I'm a national-security person, so I made a quad chart. The top axis is tactical and strategic: when Trump announces something, is it tactical (meaning short term) or is it strategic (long term)? And then on the other axis of the quad chart: is it reversible or irreversible? Can a new president or a new Congress come in and reverse his bad choice, or is it permanent? And I decided to work on the issues that fell into the quadrant that was both strategic and irreversible.
Slotkin doesn’t sound like an American who has a core set of beliefs she’s willing to passionately promote, regardless of how the wind is blowing. She sounds like a politician who is desperate to remain in power and advance her own career. You hold focus groups and study quad charts when considering whether to launch a new smart phone update. You shouldn’t resort to this when defending constitutional democracy against fascism.
If Slotkin was serious about dealing with the supposed view that Democrats are “weak,” she would loudly call for Chuck Schumer’s removal as Senate leader. Instead she danced around the issue, demonstrating that she can’t even pick a fight with the Senate leadership equivalent of a paper bag.
Of course, Democrats like Slotkin wouldn’t know how to respond to electoral losses if they couldn’t blame the party’s left wing, but the “woke” dismissal also alienates potential allies among mainstream Black Democrats who don’t appreciate the scapegoat treatment.
Look, I appreciate that many Democrats prefer a mainstream liberal, maybe even overtly moderate, candidate who talks sensibly about upholding norms, but AOC isn’t stopping them from holding their own rallies or town halls. Chris Van Hollen made headlines with bold action against the Trump administration. He didn’t consult a focus group or a quad chart ouija board before traveling to a Salvadoran prison to meet with Abrego Garcia and demand his safe return.
We should stop pretending that the “safe” candidate is the slam dunk winner at the ballot box. Joe Biden’s 2020 victory was likely a pandemic-related fluke but he also greatly benefitted from serving with Barack Obama, who was hardly the safest, more experienced choice in 2008. However, like Bill Clinton before him, he didn’t come across like a packaged product.
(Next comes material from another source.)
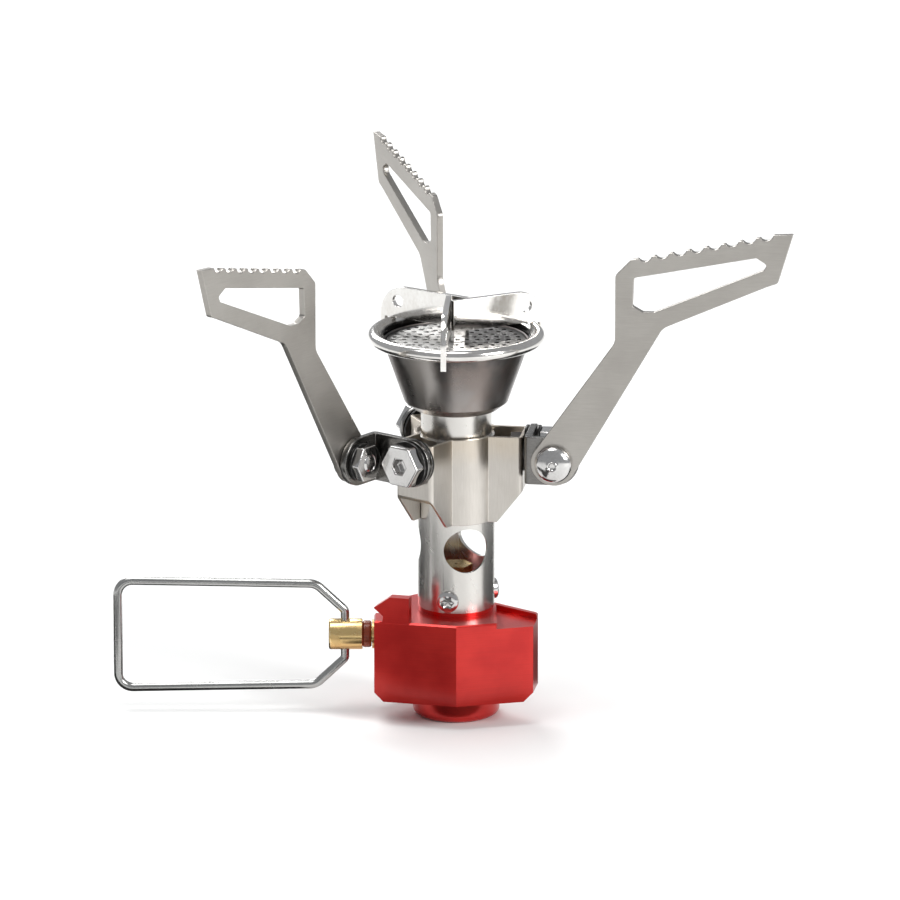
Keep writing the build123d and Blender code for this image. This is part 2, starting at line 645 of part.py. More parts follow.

Mainstream Democrats are probably loath to admit this, but the winning presidential candidates for the past four decades were always the one voters considered the coolest, and Senator Quad Charts would not win a coolness contest against famously dull UK Prime Minister Keir Starmer.
Nailed it again, Stephen! You have precisely described my opinion about the Dems, and about politicians writ large. Authenticity will attract support, and shilly-shally mush-mouthed, non- answers to simple questions will repel them.
If your only principle is "Vote for me, and I'll do good things but I can't say precisely what I stand for" you should go home and sit the fuck down. If you are afraid to take a clear stand on anything, go away. I don't have to agree with your every statement, but I can't support anyone who plucks their opinions from a focus group, and lets their own handlers water them down.
“Democrats like Slotkin wouldn’t know how to respond to electoral losses if they couldn’t blame the party’s left wing.”
I think you’ve hit on the core problem within the Democratic party these days. The recalcitrant old-school Dems are reluctant to forfeit having it both ways, by attacking Repubs AND their party’s own “radical” party faction, in order to preserve their comfortable political careers. But they can no longer fight us all. Lead, follow, or get out of the way, Democrats.